◆ Instruction: List all the lines in these records that hold "part".

◆ Provided entries:
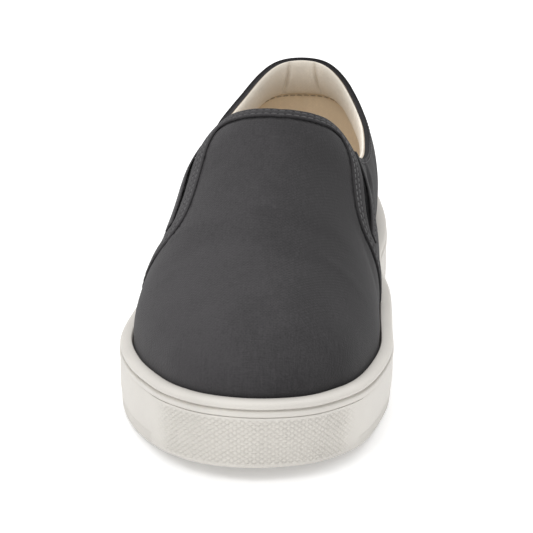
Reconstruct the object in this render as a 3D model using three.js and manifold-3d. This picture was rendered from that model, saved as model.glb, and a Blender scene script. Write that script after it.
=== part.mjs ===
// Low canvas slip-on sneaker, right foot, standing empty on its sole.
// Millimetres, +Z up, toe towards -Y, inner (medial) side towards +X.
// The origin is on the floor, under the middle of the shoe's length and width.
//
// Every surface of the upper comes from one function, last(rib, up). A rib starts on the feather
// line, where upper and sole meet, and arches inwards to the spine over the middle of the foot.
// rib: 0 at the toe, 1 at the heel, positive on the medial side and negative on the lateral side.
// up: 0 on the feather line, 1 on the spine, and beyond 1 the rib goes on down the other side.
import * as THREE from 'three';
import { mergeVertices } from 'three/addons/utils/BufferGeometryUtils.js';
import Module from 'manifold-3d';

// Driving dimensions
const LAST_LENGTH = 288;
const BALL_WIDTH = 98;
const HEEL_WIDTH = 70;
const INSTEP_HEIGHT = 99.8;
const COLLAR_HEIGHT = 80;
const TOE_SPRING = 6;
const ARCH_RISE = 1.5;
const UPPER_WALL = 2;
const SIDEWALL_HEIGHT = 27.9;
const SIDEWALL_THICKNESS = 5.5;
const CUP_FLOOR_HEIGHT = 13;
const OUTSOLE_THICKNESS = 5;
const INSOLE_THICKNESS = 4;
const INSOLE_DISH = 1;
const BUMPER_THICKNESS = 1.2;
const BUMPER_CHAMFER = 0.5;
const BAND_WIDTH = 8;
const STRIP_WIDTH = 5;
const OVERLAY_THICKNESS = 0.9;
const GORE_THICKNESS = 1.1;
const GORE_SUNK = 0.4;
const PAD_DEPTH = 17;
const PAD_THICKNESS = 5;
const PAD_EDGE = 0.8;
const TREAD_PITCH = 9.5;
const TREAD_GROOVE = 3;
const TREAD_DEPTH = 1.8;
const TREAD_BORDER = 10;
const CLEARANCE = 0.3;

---

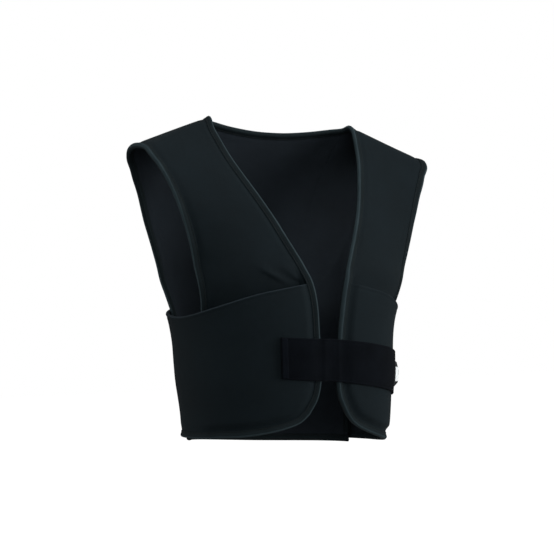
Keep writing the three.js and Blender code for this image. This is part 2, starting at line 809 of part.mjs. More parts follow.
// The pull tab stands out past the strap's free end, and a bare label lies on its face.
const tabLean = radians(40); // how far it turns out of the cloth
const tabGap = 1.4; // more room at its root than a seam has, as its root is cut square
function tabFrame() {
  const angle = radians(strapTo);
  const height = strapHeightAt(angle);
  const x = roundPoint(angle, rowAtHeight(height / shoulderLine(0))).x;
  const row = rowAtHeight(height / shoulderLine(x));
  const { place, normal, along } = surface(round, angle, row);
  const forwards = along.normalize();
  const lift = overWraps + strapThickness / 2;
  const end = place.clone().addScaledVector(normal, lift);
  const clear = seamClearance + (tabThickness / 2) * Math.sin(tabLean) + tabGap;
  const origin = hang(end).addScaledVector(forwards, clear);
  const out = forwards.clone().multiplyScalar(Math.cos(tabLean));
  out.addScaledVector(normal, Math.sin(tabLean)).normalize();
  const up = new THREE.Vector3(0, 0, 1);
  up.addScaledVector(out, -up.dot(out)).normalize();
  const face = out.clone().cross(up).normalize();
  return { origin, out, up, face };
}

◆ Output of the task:
=== part.mjs ===
Keep writing the three.js and Blender code for this image. This is part 2, starting at line 809 of part.mjs. More parts follow.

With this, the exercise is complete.